Elfriede Jelinek n’aime pas ce mythe patriarcal où l’homme est  » sublime  » dans toutes ses actions et intentions et la femme, passive et muette, simple objet de désir. Alors Eurydice, morte d’une morsure de serpent, devenue ombre, sans corps et sans voix, tire sa force de cette faiblesse. Par son statut d’écrivain, elle  revit ce cauchemar, une vie de souffrance avec un chanteur rock, sorte d’Orphée moderne, caricatural, macho assoiffé de sexe qui a besoin d’elle, passive, avant chaque concert. Mais par sa mort, elle ne sera plus son objet, c’est sa revanche,  » Désormais mon moi, cet objet, n’existe absolument plus…il va devoir accepter le caractère douloureux de cette séparation, il va devoir s’y résigner  » Elle jubile :  » : je le connais…  il ne veut pas me lâcher, même en tant qu’ombre…sans moi il ne peut plus s’apprécier à sa juste valeur « .Et elle se venge aussi de ce troupeau de jeunes  » Ménades  » assoiffées de sexe qui  poursuivent  son chanteur à chaque concert :   » les petites filles, cette horreur nue, cris stridents, redoutables au sortir de leurs gueules de poisson stupides, grandes ouvertes, qui sentent le dentifrice..Elles abattent le chanteur, le piétinent…elles sont la frayeur en personne « 

Ce texte fort, agressif, est une sorte de rêve éveillé, le monologue intérieur d’une morte qui a enfin droit à la parole. Femme-objet, enfin sujet, par la disparition du corps : un thème féministe que partagent et l’auteur et la metteuse en scène Katie Mitchell qui le traduit à sa manière: un film en train de se réaliser en direct avec échange entre la scène de théâtre et l’écran de cinéma. Côté jardin émane la voix de la narratrice enfermée dans une étrange cabine transparente.  Avec quatre  niveaux de lecture (le texte, les actions théâtrales, leur reproduction à l’écran et la meute  » infernale  » des cameramen qui fabriquent le récit) et surtout un personnage central dédoublé, une morte vivante, on n’est pas loin de l’univers de Lynch.
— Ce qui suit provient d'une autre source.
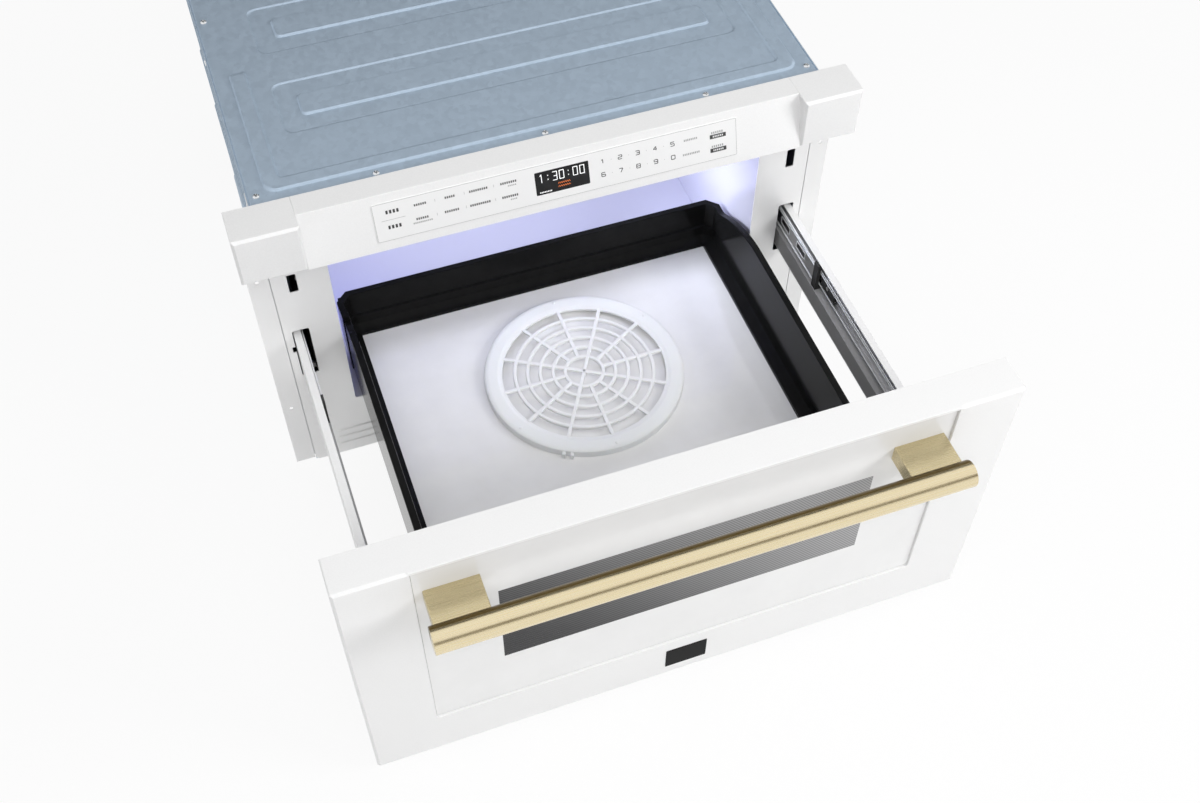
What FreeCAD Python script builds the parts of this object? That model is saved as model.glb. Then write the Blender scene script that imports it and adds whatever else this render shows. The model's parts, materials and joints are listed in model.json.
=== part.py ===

Avec, un clin d’œil, dès le départ : un générique à la Lost Highway rythmera la narration de cette plongée en enfer, à partir d’une belle petite voiture blanche (une Coccinelle !) d’où  surgit, non Patricia Arquette et son saxophoniste Bill Pullman mais l’émouvante actrice de la Schaubühne, Jule Böwe et son  » chanteur  » Renato Schuch. Cette apparente complexité fonctionne à la perfection tant les différents niveaux du spectacle sont subtilement coordonnés et insinués en nous. Katie Mitchell, metteuse en scène anglaise,  » foudroyée  » par un séjour à Paris au milieu des années 80, confie à  » Libération  » : « Le matin, j’ai rencontré Peter Brook, l’après-midi j’ai vu le dernier spectacle de Tadeusz Kantor et le soir j’ai découvert pour la première fois Nelken de Pina Bausch. Bref, cette journée a changé ma vie. » A 54 ans, avec de pareilles racines, sa technique très particulière, adaptée à chaque sujet, et ses convictions féministes, elle fait les beaux jours des grands théâtres et opéras européens, de Londres à Berlin, de Paris à Avignon et Aix, où Bernard Foccroulle l’accueille depuis 2012. Cet été elle présentera à Aix  » Ariadne auf Naxos  » de Richard Strauss. Ses  » Bonnes  » de Jean Genêt, sont passées à De Singel à Anvers avant Avignon en 2017.  Alors un jour en Belgique francophone, Katie Mitchell ?

Schatten (Eurydik sagt)/Ombre (Eurydice parle), d’Elfriede Jelinek, mise en scène de Katie Mitchell, au Théâtre de la Colline, jusqu’au 28  janvier.